Inexperienced or Incomplete Team
Signal: Investors see gaps in the leadership group’s ability to build, sell, or scale.
What to do:
- Hire the missing piece: If go-to-market is the gap, recruit a head of sales with relevant ACV and cycle experience; if product delivery is the gap, add a seasoned engineering leader.
- Augment with advisors: Bring in two or three domain experts who commit real time and help with hiring, strategy, and customer access.
- Show process maturity: Establish lightweight operating cadences (OKRs, weekly metrics reviews) that level up execution.
Weak Economics or Unconvincing Metrics
Signal: Growth is present but expensive, margins are thin, or retention is inconsistent.
What to do:
- Revisit pricing and packaging: Align price to value and reduce friction to expand with existing customers.
- Focus the funnel: Tighten the ICP to improve win rates and shorten cycles; eliminate channels with poor payback.
- Improve onboarding and customer success: Raise activation rates and early value realization to lift retention and expansion.
- Separate signal from noise: Present cohort-based performance and leading indicators that show compounding value.
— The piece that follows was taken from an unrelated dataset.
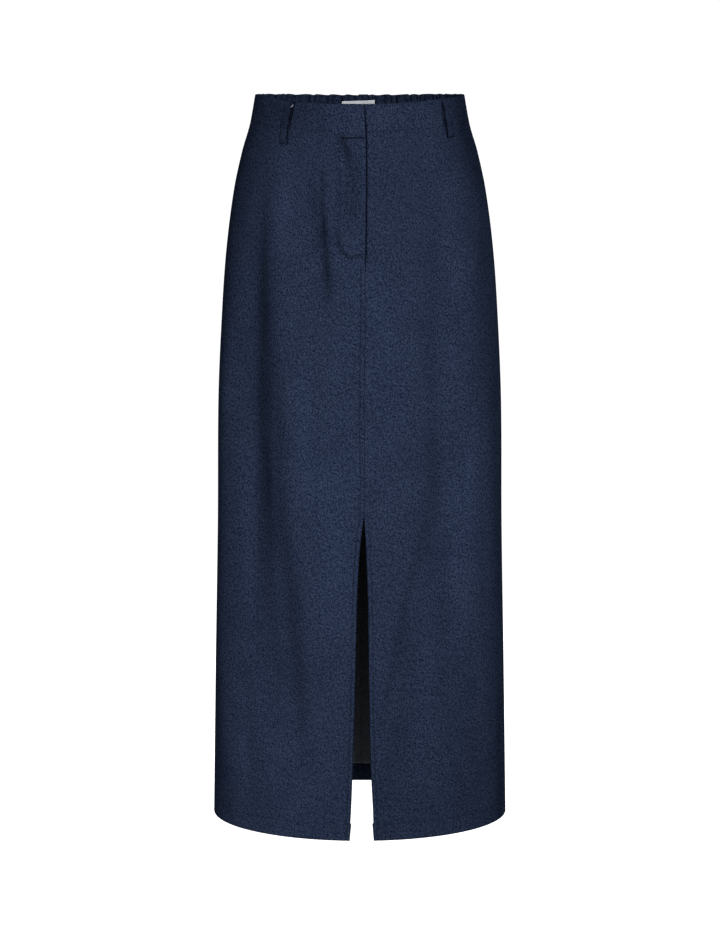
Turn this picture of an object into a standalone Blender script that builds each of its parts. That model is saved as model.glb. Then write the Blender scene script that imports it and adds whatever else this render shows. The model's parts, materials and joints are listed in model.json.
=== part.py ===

Final Thoughts on Attracting Venture Capitalists
Raising venture capital is not about selling a dream at all costs. It is about building a company that merits professional risk capital and finding a partner who strengthens your odds of winning. Investors look for teams with judgment, a real and defensible advantage, observable demand in a market that can support venture outcomes, and a path to liquidity that makes sense. They also notice founders who communicate clearly, measure what matters, and deploy capital with discipline.
For the right business, venture capital can be catalytic. The best firms bring operating rigor, strategic counsel, recruiting muscle, and invaluable networks alongside dollars. Approach the process with preparation and selectivity. Choose the investor whose expectations, time horizon, and values align with yours. When fit is strong and execution is disciplined, venture capital becomes more than financing—it becomes fuel for building durable enterprise value.